RATIONAL DESIGN OF OXYGEN REDUCTION REACTION AND HYDROGEN PEROXIDE CATALYSTS: FROM SURFACE SCIENCE TO NANOPARTICLES.

摘要

There is a strong demand for improving the anode material of the Proton Exchange Membrane Fuel Cell, either by increasing the activity and thereby being able to reduce the loading or by replacing Pt entirely. Recently we have found a new class of alloys, which are very active towards the Oxygen Reduction Reaction (ORR). The first catalyst were predicted in a DFT screening study which pointed for activity and stability towards Pt3Sc and Pt3Y and the latter proved particular active by a factor 4-6 times as active as polycrystalline Pt [1]. Initially we have tested the activity of poly crystalline-samples in a rotating disk setup.

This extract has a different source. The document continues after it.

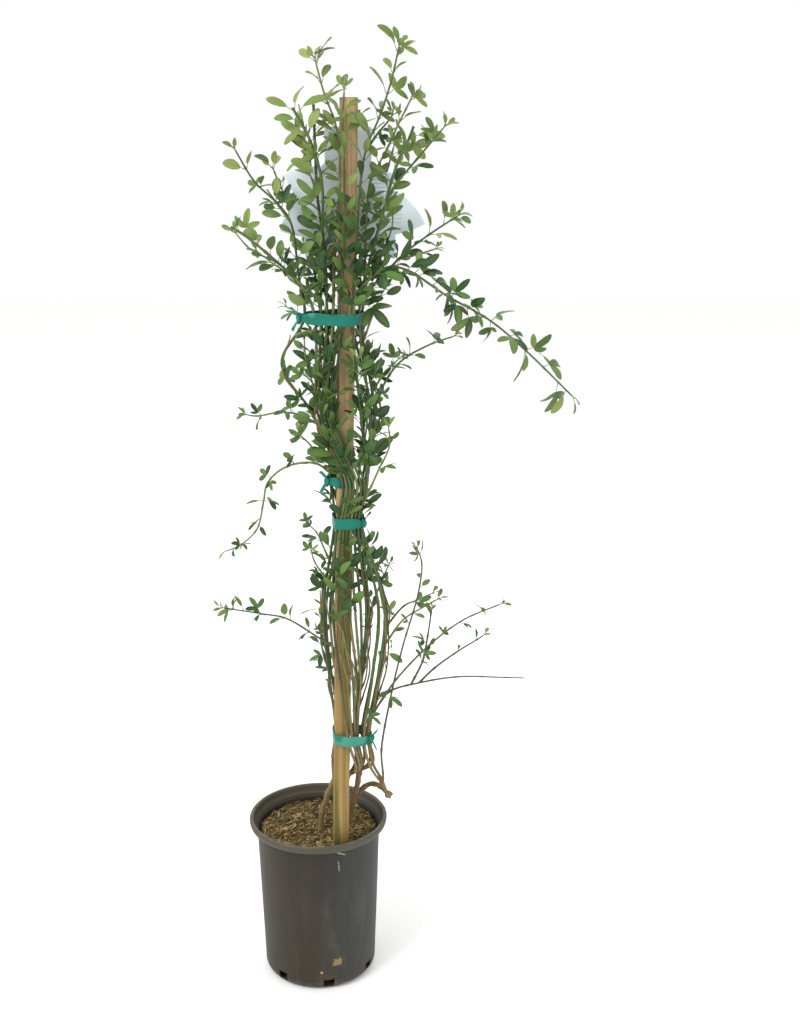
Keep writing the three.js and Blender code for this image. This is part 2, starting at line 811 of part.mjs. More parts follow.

We have since expanded the number of catalyst to also include Zr, Hf and La [2, 3] and subsequently a systematic study on the trends in activity of nine novel Pt-lanthanide and Pt-alkaline earth electrodes (Pt5Ca, Pt5Sr, Pt5La, Pt5Ce, Pt5Sm, Pt5Gd, Pt5Tb, Pt5Dy and Pt5Tm). The materials are highly active, presenting a 3 to 6-fold activity enhancement over Pt [4-5], Pt5Tb being the most active polycrystalline Pt-based catalyst. The ORR activity versus the lattice parameter obtained by X-ray diffraction measurements follows a volcano relationship, but the most active and stable catalyst seem to be Pt5Ga [5]. All this would be in vain if we cannot make it into nanoparticles. We have therefore used mass selected nanoparticles cluster source to first establish a base for pure Pt [6] and subsequently showed that PtY [7] and PtGd [8] nanoparticles display high activity per mass.